Clustering by Geometry

Typical use cases for a database created by osm2pgsql require querying the database by geometry. To speed up this kind of query osm2pgsql will by default cluster the data in the output tables by geometry which means that features which are in reality near to each other will also be near to each other on the disk and access will be faster.

Version >= 1.7.0{:.version} If a table has multiple geometry columns, clustering will always be by the first geometry column.

This clustering is achieved by ordering and copying each whole table after the import. This will take some time and it means you will temporarily need twice the disk space.

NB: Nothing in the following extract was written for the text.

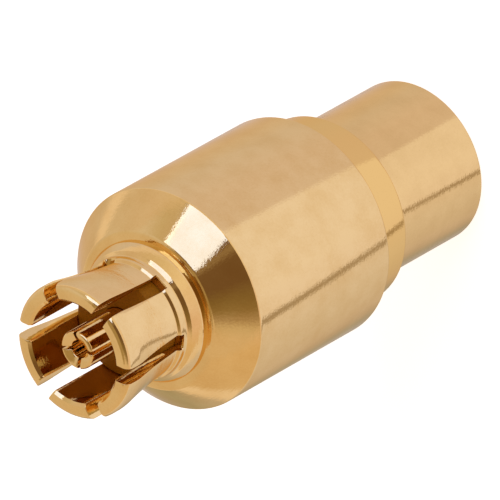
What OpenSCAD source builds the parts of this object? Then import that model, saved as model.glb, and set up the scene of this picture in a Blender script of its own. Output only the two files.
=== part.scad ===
// Push-on sub-miniature coaxial cable connector, socket side.
// It stands on the rear face of its cable tube, with its axis on +Z and its tines up.

/* [Main body] */
// Outside diameter of the main body
body_d = 3.3; // [3.0:0.01:3.6]
// Length of the straight main body
body_len = 2.88; // [2.6:0.01:3.4]
// Diameter of the flat land at the small end of the nose cone
nose_d = 2.34; // [2.25:0.01:2.6]
// Slope of the nose cone, from the axis
nose_angle = 45; // [40:1:55]
// Rounding of the main body's rear edge
body_round = 0.05; // [0.02:0.01:0.1]
// Rounding where the cone meets the main body
cone_round = 0.04; // [0.02:0.01:0.08]
// Thickness of the inner web between the two beads
web_len = 0.5; // [0.4:0.01:0.7]
// Hole through the web, around the centre contact
web_hole_d = 1; // [0.8:0.01:1.2]

/* [Cable ferrule] */
// Outside diameter of the rear tube
tube_d = 2.43; // [2.2:0.01:2.6]
// Length of the rear tube
tube_len = 1.98; // [1.6:0.01:2.4]
// Outside diameter of the step that seats on the main body
step_d = 2.83; // [2.7:0.01:2.9]
// Length of the step
step_len = 0.68; // [0.5:0.01:0.9]
// Rounding of the step's rear edge
step_round = 0.05; // [0.02:0.01:0.08]
// Rounding of the tube's rear edge
tube_round = 0.04; // [0.02:0.01:0.08]
// Diameter of the plug inside the main body
plug_d = 2.3; // [2.1:0.01:2.5]
// Length of the plug inside the main body
plug_len = 1.44; // [1.3:0.01:1.7]
// Bore for the outer conductor of the cable, right through the tube and the plug
cable_bore_d = 1.22; // [1.2:0.01:1.3]
// Chamfer at the mouth of the cable bore
mouth_chamfer = 0.1; // [0.05:0.01:0.15]

/* [Spring contact] */
// Distance from the nose land to the front face of the tines
tine_reach = 1.65; // [1.5:0.01:1.8]
// Outside diameter of the tines at their root
tine_root_d = 1.73; // [1.68:0.01:1.78]
// Outside diameter of the tines where the slope of the lip starts
tine_tip_d = 1.85; // [1.8:0.01:1.9]
// Outside diameter of the snap lip
lip_d = 2.01; // [1.94:0.01:2.08]
// Length of the lip's straight crest
lip_land = 0.16; // [0.1:0.01:0.22]
// Length of the slope behind the crest
lip_slope = 0.43; // [0.3:0.01:0.5]
// Radius of the lip's front edge
lip_round = 0.11; // [0.06:0.01:0.14]
// Bore of the tines
tine_bore_d = 1.52; // [1.48:0.01:1.56]
// Chamfer inside the front of the tines
tine_chamfer = 0.04; // [0.02:0.01:0.06]
// Number of saw cuts, each straight across
saw_cuts = 3; // [2:1:4]
// Width of a saw cut
slot_w = 0.24; // [0.16:0.01:0.3]
// Depth of a saw cut from the front face
slot_depth = 1.34; // [1.2:0.01:1.4]
// Diameter of the collar that seats on the nose land
collar_d = 2.14; // [2.08:0.01:2.2]
// Length of the collar's straight edge
collar_len = 0.05; // [0.03:0.01:0.1]
// Diameter of the neck in front of the collar
neck_d = 1.93; // [1.86:0.01:1.98]
// Length of the neck's straight part
neck_len = 0.03; // [0.02:0.01:0.06]
// Slope of the collar's front, from the axis
collar_angle = 31; // [25:1:45]
// Radius between the neck and the tines
root_fillet = 0.12; // [0.08:0.01:0.14]
// Diameter of the shank inside the main body
shank_d = 2; // [1.9:0.01:2.05]
// Length of the shank inside the main body
shank_len = 0.92; // [0.8:0.01:1.1]

/* [Centre contact] */
// Outside diameter of the socket barrel
socket_d = 0.57; // [0.5:0.01:0.62]
// Distance that the socket's nose lies behind the front of the tines
socket_setback = 0.1; // [0.02:0.01:0.2]
// Radius round the socket's nose
nose_round = 0.04; // [0.02:0.01:0.05]
// Diameter of the funnel that leads the pin in
funnel_d = 0.48; // [0.4:0.01:0.5]
// Depth of the funnel
funnel_depth = 0.05; // [0.02:0.01:0.1]
// Hole for the mating pin
pin_hole_d = 0.26; // [0.24:0.01:0.3]
// Depth of the pin hole
pin_hole_len = 0.95; // [0.8:0.01:1.2]
// Number of petals on the socket
petals = 4; // [2:2:4]
// Width of the saw cuts between the petals
petal_slot_w = 0.05; // [0.03:0.01:0.07]
// Depth of the saw cuts between the petals
petal_slot_depth = 0.75; // [0.6:0.01:0.9]
// Turn of the petals from the saw cuts of the tines
petal_turn = 12; // [0:1:45]
// Diameter of the stem through the beads
stem_d = 0.4; // [0.38:0.01:0.44]
// Hole for the cable's centre conductor
conductor_hole_d = 0.3; // [0.28:0.01:0.32]
// Depth of the conductor hole
conductor_hole_len = 0.6; // [0.5:0.01:0.9]

/* [Beads] */
// Diameter of the front bead's flange
front_bead_d = 1.66; // [1.62:0.01:1.72]
// Distance from the nose land down to the front of the flange
bead_drop = 0.02; // [0:0.01:0.06]
// Length of the front bead's nose, which fills the root of the tines
bead_nose_len = 0.63; // [0.4:0.01:0.7]
// Diameter of the rear bead
rear_bead_d = 1.9; // [1.7:0.01:2.0]
// Radial clearance of every seated piece
fit_gap = 0.01; // [0.005:0.005:0.02]

/* [Hidden] */
$fn = 96;
cut_margin = 0.2;
arc_steps = 8;

// Heights of the faces, counted from the tube's rear face
step_z = tube_len;
body_z = step_z + step_len;
cone_z = body_z + body_len;
nose_z = cone_z + (body_d - nose_d) / 2 / tan(nose_angle);
plug_z = body_z + plug_len;
front_z = nose_z + tine_reach;
shank_z = nose_z - shank_len;
web_z = shank_z - web_len;
flange_z = nose_z - bead_drop;
bead_top_z = flange_z + bead_nose_len;
socket_z = front_z - socket_setback;
slot_z = front_z - slot_depth;

// Heights along the outside of the spring contact
bevel_z = nose_z + collar_len;
neck_z = bevel_z + (collar_d - neck_d) / 2 / tan(collar_angle);
fillet_z = neck_z + neck_len;
root_z = fillet_z + root_fillet;
crest_top_z = front_z - lip_round;
crest_z = crest_top_z - lip_land;
tip_z = crest_z - lip_slope;

// Where the quarter round between the neck and the tines starts on the neck
fillet_reach = (tine_root_d / 2 + root_fillet - neck_d / 2) / root_fillet;
fillet_start = -180 + acos(max(0, min(1, fillet_reach)));

// Points of a round stretch, in a half section where x is the radius
function arc(x, z, r, from, to) =
    [for (i = [0 : arc_steps]) let (a = from + (to - from) * i / arc_steps) [x + r * cos(a), z + r * sin(a)]];

// A round that blends a cone of the given slope, below, into the wall of radius x
function cone_blend(x, z, r, slope) =
    arc(x - r, z - r * tan(slope / 2), r, 0, slope);

// A plain round hole along the axis between two heights
module bore(d, z0, z1) {
    translate([0, 0, z0]) cylinder(d = d, h = z1 - z0);
}

// Straight saw cuts across the axis, from the height z0 up past the height z1
module saw(cuts, width, across, z0, z1) {
    for (i = [0 : cuts - 1])
        rotate([0, 0, 180 * i / cuts])
            translate([-across / 2, -width / 2, z0])
                cube([across, width, z1 - z0]);
}

// Turned shell: rear bore for the plug, bead seat, web, front bore for the shank
module body_shell() {
    color("goldenrod")
        difference() {
            rotate_extrude()
                polygon(concat(
                    [[0, body_z]],
                    arc(body_d / 2 - body_round, body_z + body_round, body_round, -90, 0),
                    cone_blend(body_d / 2, cone_z, cone_round, nose_angle),
                    [[nose_d / 2, nose_z], [0, nose_z]]
                ));
            bore(plug_d + 2 * fit_gap, body_z - cut_margin, plug_z);
            bore(rear_bead_d + 2 * fit_gap, plug_z - cut_margin, web_z);
            bore(web_hole_d, web_z - cut_margin, shank_z + cut_margin);
            bore(shank_d + 2 * fit_gap, shank_z, nose_z + cut_margin);
        }
}

// Outline of the spring contact outside the shell, from the nose land to the front face
function contact_outline() = concat(
    [[collar_d / 2, nose_z], [collar_d / 2, bevel_z], [neck_d / 2, neck_z], [neck_d / 2, fillet_z]],
    arc(tine_root_d / 2 + root_fillet, root_z, root_fillet, fillet_start, -180),
    [[tine_tip_d / 2, tip_z], [lip_d / 2, crest_z]],
    arc(lip_d / 2 - lip_round, crest_top_z, lip_round, 0, 90)
);

// Outer contact: tines with a snap lip, collar on the nose land, shank in the shell
module spring_contact() {
    color("gold")
        difference() {
            rotate_extrude()
                polygon(concat(
                    [[0, shank_z], [shank_d / 2, shank_z], [shank_d / 2, nose_z]],
                    contact_outline(),
                    [[0, front_z]]
                ));
            bore(front_bead_d + 2 * fit_gap, shank_z - cut_margin, flange_z);
            bore(tine_bore_d, flange_z - cut_margin, front_z + cut_margin);
            translate([0, 0, front_z - tine_chamfer])
                cylinder(d1 = tine_bore_d, d2 = tine_bore_d + 4 * tine_chamfer, h = 2 * tine_chamfer);
            saw(saw_cuts, slot_w, 2 * lip_d, slot_z, front_z + cut_margin);
        }
}

// Slotted socket on a stem that passes through both beads
module center_contact() {
    color("khaki")
        difference() {
            rotate_extrude()
                polygon(concat(
                    [[0, plug_z], [stem_d / 2, plug_z], [stem_d / 2, flange_z], [socket_d / 2, flange_z]],
                    arc(socket_d / 2 - nose_round, socket_z - nose_round, nose_round, 0, 90),
                    [[0, socket_z]]
                ));
            bore(pin_hole_d, socket_z - pin_hole_len, socket_z + cut_margin);
            translate([0, 0, socket_z - funnel_depth])
                cylinder(d1 = pin_hole_d, d2 = 2 * funnel_d - pin_hole_d, h = 2 * funnel_depth);
            bore(conductor_hole_d, plug_z - cut_margin, plug_z + conductor_hole_len);
            rotate([0, 0, petal_turn])
                saw(petals / 2, petal_slot_w, 2 * socket_d, socket_z - petal_slot_depth, socket_z + cut_margin);
        }
}

// A dielectric bead of the given half section, bored for the stem
module bead(section, z0, z1) {
    color("peru")
        difference() {
            rotate_extrude()
                polygon(section);
            bore(stem_d + 2 * fit_gap, z0 - cut_margin, z1 + cut_margin);
        }
}

// Stepped bead: a flange in the shank, and a nose inside the root of the tines that takes the socket barrel
module front_bead() {
    nose_r = tine_bore_d / 2 - fit_gap;
    difference() {
        bead([
            [0, shank_z],
            [front_bead_d / 2, shank_z],
            [front_bead_d / 2, flange_z],
            [nose_r, flange_z],
            [nose_r, bead_top_z],
            [0, bead_top_z]
        ], shank_z, bead_top_z);
        bore(socket_d + 2 * fit_gap, flange_z, bead_top_z + cut_margin);
    }
}

// Plain bead behind the web
module rear_bead() {
    bead([[0, plug_z], [rear_bead_d / 2, plug_z], [rear_bead_d / 2, web_z], [0, web_z]], plug_z, web_z);
}

// Rear tube, step and plug in one turned piece, bored for the cable
module cable_ferrule() {
    color("darkgoldenrod")
        difference() {
            rotate_extrude()
                polygon(concat(
                    [[0, 0]],
                    arc(tube_d / 2 - tube_round, tube_round, tube_round, -90, 0),
                    [[tube_d / 2, step_z]],
                    arc(step_d / 2 - step_round, step_z + step_round, step_round, -90, 0),
                    [[step_d / 2, body_z], [plug_d / 2, body_z], [plug_d / 2, plug_z], [0, plug_z]]
                ));
            bore(cable_bore_d, -cut_margin, plug_z + cut_margin);
            translate([0, 0, -mouth_chamfer])
                cylinder(d1 = cable_bore_d + 4 * mouth_chamfer, d2 = cable_bore_d, h = 2 * mouth_chamfer);
        }
}

body_shell();
spring_contact();
center_contact();
front_bead();
rear_bead();
cable_ferrule();
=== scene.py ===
import math

import bmesh
import bpy
from mathutils import Euler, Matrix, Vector


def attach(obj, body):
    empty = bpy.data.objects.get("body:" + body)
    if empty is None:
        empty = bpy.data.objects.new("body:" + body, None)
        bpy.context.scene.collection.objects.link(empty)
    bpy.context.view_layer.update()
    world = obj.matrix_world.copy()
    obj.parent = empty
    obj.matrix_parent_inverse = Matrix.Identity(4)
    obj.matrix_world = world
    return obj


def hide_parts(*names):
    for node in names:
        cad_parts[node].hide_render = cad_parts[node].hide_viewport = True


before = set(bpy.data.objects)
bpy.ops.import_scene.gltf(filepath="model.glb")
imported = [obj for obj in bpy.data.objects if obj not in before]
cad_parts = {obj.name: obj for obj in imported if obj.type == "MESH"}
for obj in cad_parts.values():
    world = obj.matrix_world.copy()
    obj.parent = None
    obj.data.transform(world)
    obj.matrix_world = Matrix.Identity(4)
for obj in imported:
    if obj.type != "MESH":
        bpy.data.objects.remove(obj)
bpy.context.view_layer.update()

mm = 0.001  # every size below is in millimetres, unless it says otherwise
touch = 0.0004  # two places nearer than this count as one
sharpFrom = 40  # degrees, a fold sharper than this keeps a hard edge


def turnForm(outline, steps, closed=True):  # spins a half section of (radius, height) places
    form = bmesh.new()
    verts = [form.verts.new((radius * mm, 0, height * mm)) for radius, height in outline]
    pairs = list(zip(verts, verts[1:]))
    if closed:
        pairs.append((verts[-1], verts[0]))
    edges = [form.edges.new(pair) for pair in pairs]
    bmesh.ops.spin(form, geom=verts + edges, axis=(0, 0, 1), cent=(0, 0, 0),
                   angle=math.tau, steps=steps, use_merge=True)
    bmesh.ops.remove_doubles(form, verts=form.verts[:], dist=touch * mm)
    bmesh.ops.recalc_face_normals(form, faces=form.faces[:])
    return form


def place(vert):  # its distance from the axis, and its height
    return math.hypot(vert.co.x, vert.co.y) / mm, vert.co.z / mm


def roundRing(form, radius, height, width, segments):  # rounds one turned edge
    ring = [edge for edge in form.edges
            if all(math.dist(place(vert), (radius, height)) < touch for vert in edge.verts)]
    bmesh.ops.bevel(form, geom=ring, offset=width * mm, offset_type="OFFSET", segments=segments,
                    profile=0.5, affect="EDGES", material=-1, clamp_overlap=True)


def fromSlot(co, pitch):  # angle from the nearest slot's middle, and that slot's number
    angle = math.atan2(co.y, co.x)
    number = round(angle / pitch)
    return angle - number * pitch, number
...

When you are using the flex output, you can disable clustering by setting the cluster table option to no (see the Advanced Table Definition section).

Logging and Monitoring SQL Commands

The --log-sql option allows you to see what SQL commands are issued by osm2pgsql. Each log line starts with the date and time and SQL:, after that you see the connection number (C3) and the log information, usually an SQL command exactly as it was sent to the database.

For new connections the database backend process id is logged.

Version >= 1.11.0{:.version} New connections also show the "context" which specifies which part of osm2pgsql has created this connection. The context and connection number will also appear in the application_name used for this connection which can be seen in the pg_stat_activity table from inside the database.